6. Cox Proportional Hazards Model

# Fit Cox model adjusting for age
cox_model <- coxph(surv_obj ~ arm + age, data = cancer_patients)

# Create regression table
cox_table <- tbl_regression(
  cox_model,
  exponentiate = TRUE,  # Show Hazard Ratios (not log-HRs)
  label = list(
    arm ~ "Trial Arm (Screening vs Control)",
    age ~ "Age (per year increase)"
  )
) %>%
  modify_header(estimate ~ "**Hazard Ratio**") %>%
  bold_labels() %>%
  italicize_levels()

cox_table
Characteristic Hazard Ratio 95% CI p-value
Trial Arm (Screening vs Control)


    Control
    Screening 0.95 0.68, 1.32 0.8
Age (per year increase) 1.03 1.00, 1.05 0.020
Abbreviations: CI = Confidence Interval, HR = Hazard Ratio

Interpretation: The hazard ratio for the screening arm represents how much faster/slower diagnoses occur compared to control, adjusted for age.
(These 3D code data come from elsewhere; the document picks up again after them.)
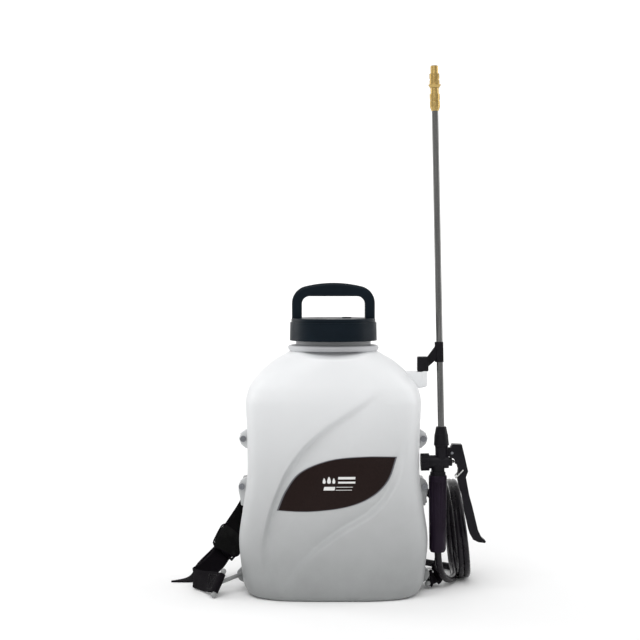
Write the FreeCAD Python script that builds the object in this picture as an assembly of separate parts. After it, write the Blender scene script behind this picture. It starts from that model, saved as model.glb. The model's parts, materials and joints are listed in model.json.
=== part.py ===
"""Battery backpack sprayer: blow-moulded tank, screw lid, trigger lance, coiled hose, harness and pump unit.

Millimetres, +Z up. The origin is the centre of the tank's flat base. The front of the tank faces -Y and the
wearer's back is on the +Y side. The lance hangs on the +X side.
"""
import FreeCAD, Part
import math
import os

V = FreeCAD.Vector
X_AXIS = V(1, 0, 0)
Y_AXIS = V(0, 1, 0)
Z_AXIS = V(0, 0, 1)

# ---- tank ----
WALL = 3.0
TANK_TOP = 361.5
PLAN_POWER = 3.4
RELIEF_DEPTH = 4.0
LABEL_THICKNESS = 0.6
COLLAR_R = 68.0
COLLAR_TOP = 370.0
NECK_R = 56.0
NECK_BORE_R = 50.0
NECK_TOP = 400.0
THREAD_PITCH = 8.0
TAB_R = 17.0
TAB_X = 126.0
TAB_HALF_THICK = 5.0
SCREW_HOLE_R = 2.3
UPPER_TAB = {"z": 229.0, "screw_x": 135.3, "screw_z": 229.0, "bar_x": 130.5}
LOWER_TAB = {"z": 151.0, "screw_x": 137.5, "screw_z": 157.0, "bar_x": 134.5}
LUG_X = 139.0
LUG_Y = 0.0
LUG_Z = 25.0
LUG_R = 6.5
LUG_HOLE_R = 3.5

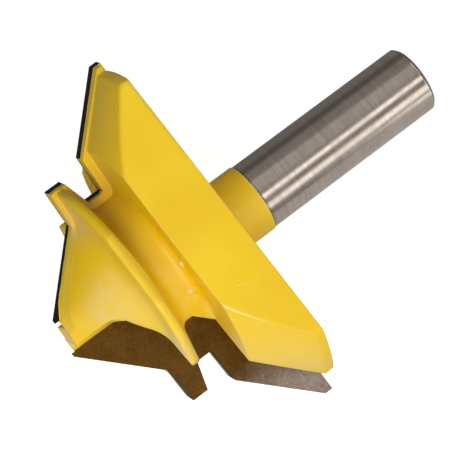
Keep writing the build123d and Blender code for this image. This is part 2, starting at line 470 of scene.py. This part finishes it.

7. Missing Data Assessment

# Summarize missingness patterns
missing_summary <- trial_data %>%
  summarise(
    n_patients = n(),
    # PSA missing (should be 100% in control, some % in screening)
    psa_missing_overall = mean(is.na(psa_baseline)),
    psa_missing_screening = mean(is.na(psa_baseline[arm == "Screening"])),
    psa_missing_control = mean(is.na(psa_baseline[arm == "Control"])),
    # Loss to follow-up
    lost_to_fu = mean(lost_to_followup),
    .groups = 'drop'
  )

# Display
cat("### Missing Data Summary\n")
## ### Missing Data Summary
cat("Total patients:", missing_summary$n_patients, "\n")
## Total patients: 2000
cat("Overall PSA missing:", round(missing_summary$psa_missing_overall*100, 1), "%\n")
## Overall PSA missing: 51 %
cat("PSA missing in screening arm:", round(missing_summary$psa_missing_screening*100, 1), "%\n")
## PSA missing in screening arm: 0 %
cat("PSA missing in control arm:", round(missing_summary$psa_missing_control*100, 1), "%\n")
## PSA missing in control arm: 100 %
cat("Lost to follow-up:", round(missing_summary$lost_to_fu*100, 1), "%\n")
## Lost to follow-up: 30.5 %

8. Limitations and Next Steps

This simulation has several limitations that mirror real trial challenges:

  1. Simplified cancer biology: Real prostate cancer has more complex progression
  2. Missing data mechanisms: Our simulation uses simplified missingness patterns
  3. Competing risks: Death from other causes isn’t fully modeled

Next analytical steps: - Add competing risks analysis - Model interval-censoring (diagnoses only known at biopsy times) - Conduct power calculations based on these results

9. Reproducibility

All code for this analysis is available. To reproduce: 1. Run 01_simulate_trial_data.R to generate data 2. Run this R Markdown document (03_report.Rmd)

Analysis performed using R version 4.5.2 with key packages: tidyverse (2.0.0), survival (3.8.3).